The FAA needs to be educated on the how's and why's as well as the operator in today's society.





It's not really about the numbers.  We all have plenty of numbers in our life.  The physical number doesn't matter and isn't what people are upset about.  It's about that number being used by people who do bad things and about being regulated by another agency that doesn't really understand who or what we, as modelers, are and do.  This rule has been instituted because of people flying where they're not supposed to whether it be lack of education or the simple fact they don't care because there's little chance of them getting caught.  Police officers will be using this and citing parts of laws in order to give citations and make arrests but the simple fact is they're not going to be sitting at AMA fields.  They're going to be in parks, in downtown areas, by airports, etc.  Those are the people they're after and we are just caught in the middle which stinks.  We have a right to be upset that we're caught up but we need to find a way to deal with this and be positive and certainly pro-active as Jim suggested.  Refusing to click "I accept" gets you nowhere other than in trouble and fined or out of the hobby.  For me, neither of those are acceptable.




Scott A. McHarg

VSCL / CANVASS U.A.S. Research Pilot

Texas A&M University

PPL - ASEL

 

On Tue, Dec 22, 2015 at 12:45 PM, John Gayer <jgghome at comcast.net <mailto:jgghome at comcast.net> > wrote:



What thought are you referring to?

The AMA won't win their argument about numbers.
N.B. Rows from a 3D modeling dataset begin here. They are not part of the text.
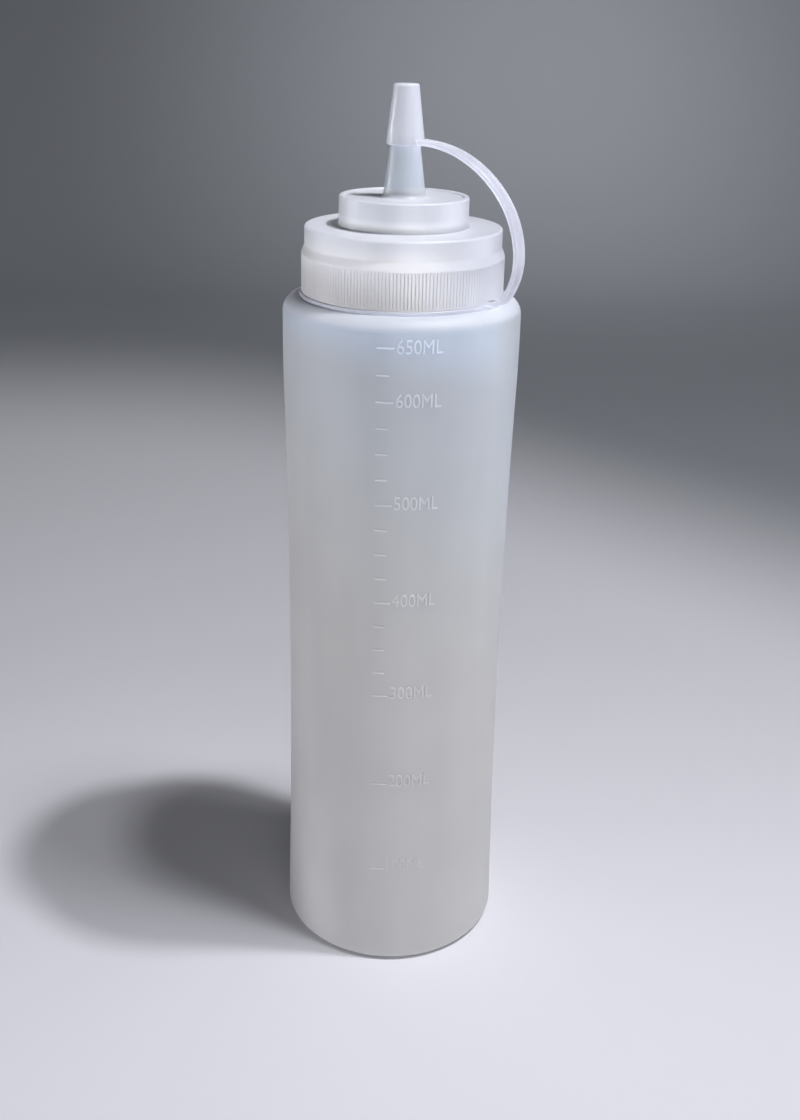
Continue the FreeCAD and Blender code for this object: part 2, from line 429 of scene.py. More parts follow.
class Workshop:
    """Makes, joins and finishes meshes."""

    @staticmethod
    def piece(name: str, work: bmesh.types.BMesh) -> Thing:
        """Turns a working mesh into an object at the origin.

        Args:
            name: the object's name.
            work: the working mesh, which is freed.

        Returns:
            The object, linked to the scene.
        """
        mesh = bpy.data.meshes.new(name)
        work.to_mesh(mesh)
        work.free()
        return linked(name, mesh)

    @staticmethod
    def turned(name: str, points: Sequence[Point], around: int = AROUND) -> Thing:
        """Turns a closed outline round the axis.

        Args:
            name: the object's name.
            points: the outline's points (r, z); those on the axis become poles.
            around: how many facets go round.

        Returns:
            The closed, outward-facing object.
        """
        work = bmesh.new()
        rings: list[list[bmesh.types.BMVert]] = []
        for r, z in points:
            if abs(r) < FLAT:
                rings.append([work.verts.new((0, 0, z))] * around)
                continue
            turns = (2 * math.pi * step / around for step in range(around))
            rings.append([work.verts.new(polar(r, turn, z)) for turn in turns])
        for low, high in zip(rings, rings[1:] + rings[:1]):
            for step in range(around):
                ahead = (step + 1) % around
                loop = (low[step], low[ahead], high[ahead], high[step])
                distinct = list(dict.fromkeys(loop))
                if len(distinct) > 2:
                    work.faces.new(distinct)
        bmesh.ops.remove_doubles(work, verts=work.verts, dist=FLAT)
        bmesh.ops.recalc_face_normals(work, faces=work.faces)
        return Workshop.piece(name, work)

    @staticmethod
    def lofted(name: str, loops: Sequence[Sequence[Vector]]) -> Thing:
        """Skins a row of equal loops and closes its ends.

        Args:
            name: the object's name.
            loops: closed sections with the same number of points.

        Returns:
            The closed, outward-facing object.
        """
        work = bmesh.new()
        rows = [[work.verts.new(spot) for spot in loop] for loop in loops]
        for low, high in zip(rows, rows[1:]):
            for step in range(len(low)):
                ahead = (step + 1) % len(low)
                work.faces.new((low[step], low[ahead], high[ahead], high[step]))
        work.faces.new(rows[0])
        work.faces.new(rows[-1])
        bmesh.ops.recalc_face_normals(work, faces=work.faces)
        return Workshop.piece(name, work)

    @staticmethod
    def baked(thing: Thing) -> None:
        """Replaces an object's mesh by its evaluated one and drops its modifiers.

        Args:
            thing: the object, which keeps the new mesh.
        """
        depsgraph = bpy.context.evaluated_depsgraph_get()
        mesh = bpy.data.meshes.new_from_object(thing.evaluated_get(depsgraph))
        thing.modifiers.clear()
        spare = thing.data
        thing.data = mesh
        bpy.data.meshes.remove(spare)

    @staticmethod
    def fused(base: Thing, tools: Iterable[Thing]) -> None:
        """Makes base and the closed tools one closed mesh, and removes the tools.

        Args:
            base: the object that keeps the result.
            tools: closed objects that overlap it.
        """
        tools = list(tools)
        for tool in tools:
            union = base.modifiers.new(tool.name, "BOOLEAN")
            union.operation = "UNION"
            union.solver = "MANIFOLD"
            union.object = tool
        Workshop.baked(base)
        for tool in tools:
            bpy.data.objects.remove(tool)

    @staticmethod
    def finished(thing: Thing, material: Material, slot: str,
                 node: str) -> None:
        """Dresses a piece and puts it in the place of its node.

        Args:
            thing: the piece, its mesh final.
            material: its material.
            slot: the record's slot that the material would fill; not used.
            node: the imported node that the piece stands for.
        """
        mesh = thing.data
        mesh.materials.clear()
        mesh.materials.append(material)
        mesh.polygons.foreach_set("material_index", [0] * len(mesh.polygons))
        mesh.shade_smooth()
        mesh.set_sharp_from_angle(angle=CREASE)
        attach(thing, BODY)
        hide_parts(node)
        LOG.info("%s: %d faces, stands for %s", thing.name, len(mesh.polygons), node)


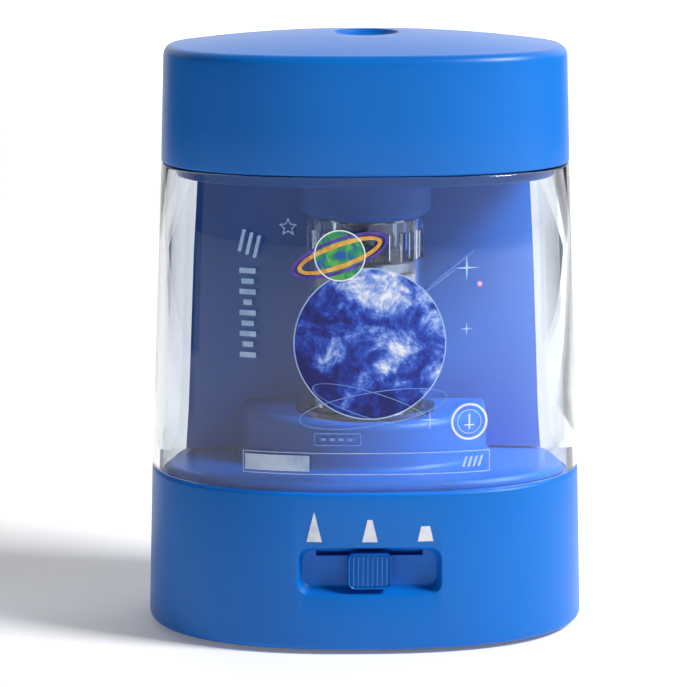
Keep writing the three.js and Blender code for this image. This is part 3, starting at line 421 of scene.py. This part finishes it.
# %% Base shell
base_rings = (
    quarter(BASE_FOOT, 0.0, 1.2, top=False)
    + [(15.0, 0.0, 0.0)]
    + quarter(BASE_TOP, 0.0, 0.55, steps=5)
    + [(BASE_TOP, 5.0, 5.0), (27.6, 5.0, 5.0), (27.6, BASE_WALL, BASE_WALL)]
    + [(BASE_FOOT, BASE_WALL, BASE_WALL)]
)
base_shell = make_piece(grow_skin(base_rings, "loop"), "base_case", blue_abs)
backing = block(-15, 15, -28.9, -25.8, 9.4, 21.4)
carve(base_shell, [cutter_from(backing)], "UNION")
RECESS_Z = 15.4
TRAY_X, TRAY_Z = 12.3, 3.45  # half sizes of the tray's floor
MOUTH_X, MOUTH_Z = 13.86, 5.1  # half sizes at its front
tray = block(-TRAY_X, TRAY_X, -32.0, -27.4, RECESS_Z - TRAY_Z, RECESS_Z + TRAY_Z)
for v in tray.verts:
    if v.co.y < -30:
        v.co.x *= MOUTH_X / TRAY_X
        v.co.z = RECESS_Z + (v.co.z - RECESS_Z) * MOUTH_Z / TRAY_Z
corner_edges = [e for e in tray.edges if abs(e.verts[0].co.y - e.verts[1].co.y) > 1]
bmesh.ops.bevel(
    tray, geom=corner_edges, affect="EDGES", offset=2.0, offset_type="OFFSET", segments=8,
    profile=0.5, material=-1, clamp_overlap=True,
)
floor_edges = [e for e in tray.edges if e.verts[0].co.y > -27.5 and e.verts[1].co.y > -27.5]
bmesh.ops.bevel(
    tray, geom=floor_edges, affect="EDGES", offset=0.35, segments=3, profile=0.5, material=-1,
    clamp_overlap=True,
)
slot_cut = block(-9.7, 9.7, -28.0, -25.0, RECESS_Z + 2.33, RECESS_Z + 3.32)
holes = [rod(1.2, 0.0, 14.0, x, y, 24) for x, y in ((-35.2, -2), (35.2, -2), (-11, 25.4), (11, 25.4))]
posts = [rod(3.0, 3.3, 28.0, x, y, 32) for x, y in ((-34.6, -2), (34.6, -2), (-11, 25.0), (11, 25.0))]
carve(base_shell, [cutter_from(b) for b in posts], "UNION")
carve(base_shell, [cutter_from(b) for b in [tray, slot_cut] + holes], bevel_mm=0.14)
dress(base_shell, "base", ["base_shell"])

# %% [markdown]
# ## Selector button
# The thumb slider is a small block with a raised frame and eight thin ribs. Its corners are
# rounded to 1.25 mm, so that they nest in the rounded corners of the tray at either end of its
# travel. The front face is inset and pushed back to leave the frame, and each rib is a slim block
# with rounded edges that stands on the sunken face.

# %% Selector button
THUMB_X, THUMB_Z = 3.85, 3.3  # half sizes
RIBS, RIB_PITCH = 8, 0.86
button = block(-THUMB_X, THUMB_X, -30.2, -27.75, RECESS_Z - THUMB_Z, RECESS_Z + THUMB_Z)
sides = [e for e in button.edges if abs(e.verts[0].co.y - e.verts[1].co.y) > 1]
bmesh.ops.bevel(
    button, geom=sides, affect="EDGES", offset=1.25, segments=8, profile=0.5, material=-1
)
face = min(button.faces, key=lambda f: f.calc_center_median().y)
bmesh.ops.inset_region(button, faces=[face], thickness=0.42, depth=0.0)
bmesh.ops.translate(button, vec=(0, 0.5, 0), verts=face.verts)
lip = [e for e in button.edges if all(v.co.y < -30.1 for v in e.verts)]
bmesh.ops.bevel(button, geom=lip, affect="EDGES", offset=0.14, segments=3, profile=0.5, material=-1)
for i in range(RIBS):
    x = (i - (RIBS - 1) / 2) * RIB_PITCH
    rib = block(x - 0.17, x + 0.17, -30.12, -29.6, RECESS_Z - 2.75, RECESS_Z + 2.75)
    bmesh.ops.bevel(
        rib, geom=list(rib.edges), affect="EDGES", offset=0.13, segments=3, profile=0.5, material=-1
    )
    spare = bpy.data.meshes.new("rib")
    rib.to_mesh(spare)
    button.from_mesh(spare)
    rib.free()
make_piece(button, "selector_thumb", blue_abs, "selector", ["selector_button"])

# %% [markdown]
# ## Deck with the D shaped pedestal
# The chamber floor is a low plinth with a rounded edge, and the pedestal on it covers the gears:
# half of a turned drum with a rolled top edge and a small fillet at its foot. The drum is spun,
# halved by a block, joined to the plinth and hollowed from below like the real moulding.

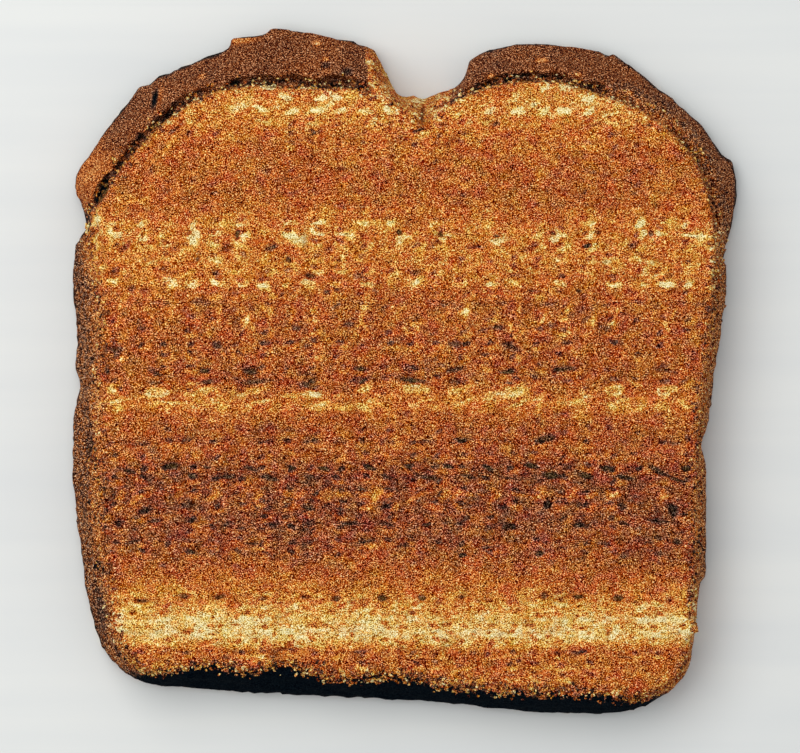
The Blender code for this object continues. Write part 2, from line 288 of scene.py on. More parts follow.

The AMA could propose a compromise that FAA provide a block of numbers and that the AMA drop their own numbering system and convert to those numbers. 
Unless the AMA can get model aircraft excluded from registration. I did propose a different set of UAV categories way back in this thread. It's obvious from their publications that the FAA lacks any coherent definitions.

On 12/21/2015 1:27 PM, Scott McHarg wrote:

I find it really interesting that a lot of us have no problem complaining but when a thought about putting together a logical, well-founded paper written to either the AMA or the FAA is presented, no one comments.